Clarke v Clarke  EWHC 2698 (Fam)28 October 2022
Published: 04/01/2023 09:00
Mostyn J. Appeal by W against the judgment and order of HHJ Farqhuar on three grounds. One, whether the order should provide for W to receive a minimum sum from the net proceeds of sale of the FMH. This was not strongly advanced by W and became irrelevant given that the outcome of the appeal was for H to forego his share in the sale proceeds of the FMH. Two, whether the maintenance awarded should include a higher sum whilst H was still working and earning a substantial income. Three, whether the overall value of the business was correctly calculated.
In considering Ground 3, useful comments were made about the circumstances in which discounts should be applied; . Here, a 20% discount was applied to the value of the business, but this was unreal as on the evidence it was not possible for the judge to find that there were any likely circumstances in which H would sell his shares other than in conjunction with his fellow 50% shareholder.

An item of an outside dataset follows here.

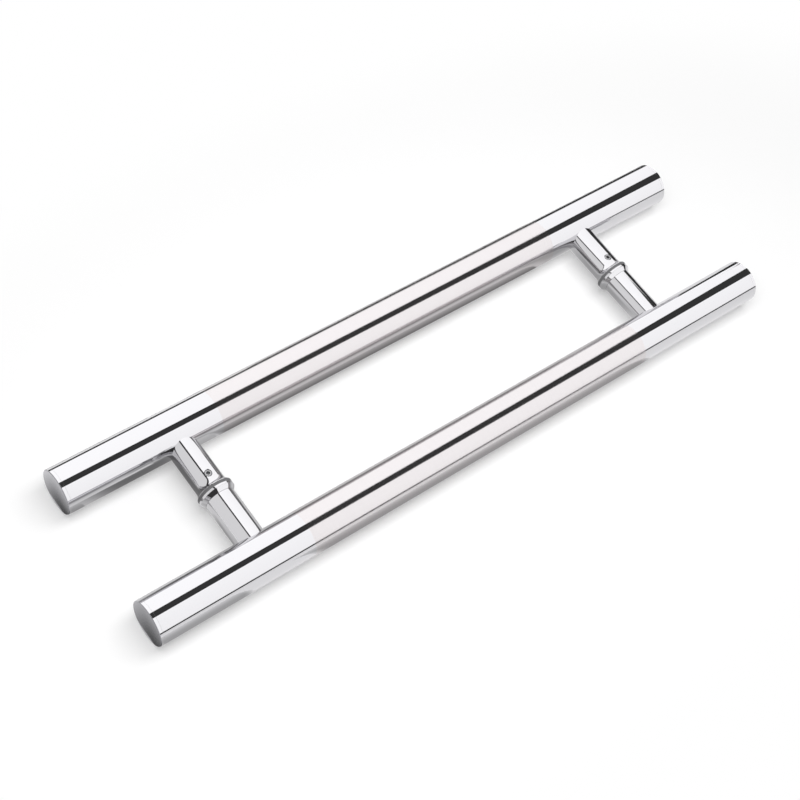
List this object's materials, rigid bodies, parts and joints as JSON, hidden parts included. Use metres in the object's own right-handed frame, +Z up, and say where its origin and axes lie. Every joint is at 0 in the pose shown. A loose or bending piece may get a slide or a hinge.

Whilst judges are not expected to ignore figures provided by accountants and carry out their own as a SJE, the judge should have looked into the future and asked himself whether it was more likely than not that a discount would be suffered. On balance, the answer was no. The question of whether a discount applies is a binary one (yes or no), there is no room for a third way or middle choice. Appeal for grounds 2 and 3 were allowed. The court found that the judge had incorrectly valued H business interests.
Useful observations made about litigants in person (LIPs) and court assistance. Though no special concessions or assistance should be given to LIPs, in financial remedy cases courts exercise a quasi-inquisitorial function. It would be a dereliction of its inquisitorial duty if a just decision was not made on the basis that a LIP chose not to advance the relevant arguments.